QUESTION: could the fact that the publication ban "failed" -- in any way help their case? Then the backlash would be against bloggers, wouldn't it?

At 11:23 p.m., Blogger Alan said...

What can I tell you Damian? You're just wrong. Gomery miscalculated. He thought he could effectively ban publication. He shouldn't even have tried. It was the wrong decision. Judges make them from time to time. The interest of the country in hearing what their "government" has been up to is vastly more important than the supposed difficulty in obtaining a fair trial.
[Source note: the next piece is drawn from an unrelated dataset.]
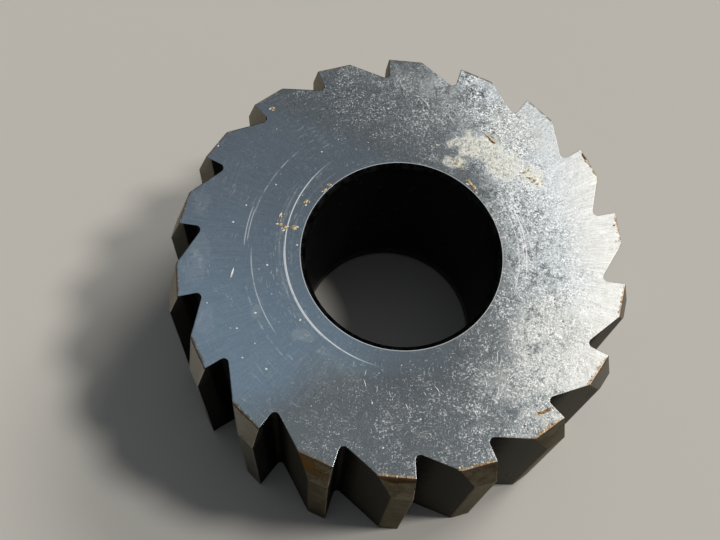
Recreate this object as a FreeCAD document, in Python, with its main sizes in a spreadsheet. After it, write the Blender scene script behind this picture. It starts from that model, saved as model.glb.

I don't do criminal law, but can't those fine gents choose a judge only trial if they so desire?

At 8:50 a.m., Blogger Sacamano said...

I think his core point, far from demonstrating why we shouldn't have publication bans, only reinforces the fact that we should.

If you don't want to have the 12 most ignorant, non-news reading people on your jury, then how can you allow publication of details that will taint anyone who does read the paper?

This only makes it impossible to find a group of "average" peers.

Remember, the job of the defense is not to try to change the prejudged minds of jurors. The burden is on the Crown to prove guilt. If jurors come in with preconceived notions of guilt, this reverses the burden and forces the defense to try and prove innocence.

It is interesting to see conservatives and libertarians who normally champion the sanctity of individual rights now come out of the woodwork to say that individual rights should be sacrificed for the "good of the country."

Frankly, it seems more like a need to satisfy a morbid political curiosity in an "on-demand" world, than any real need for the information immediately.

At 9:01 a.m., Blogger Sacamano said...

Interestingly, as is clear from numerous comments, the reason so many conservatives seem willing to sacrifice individual rights in this case is because they have already prejudged the individuals to be guilty. Oh, the irony.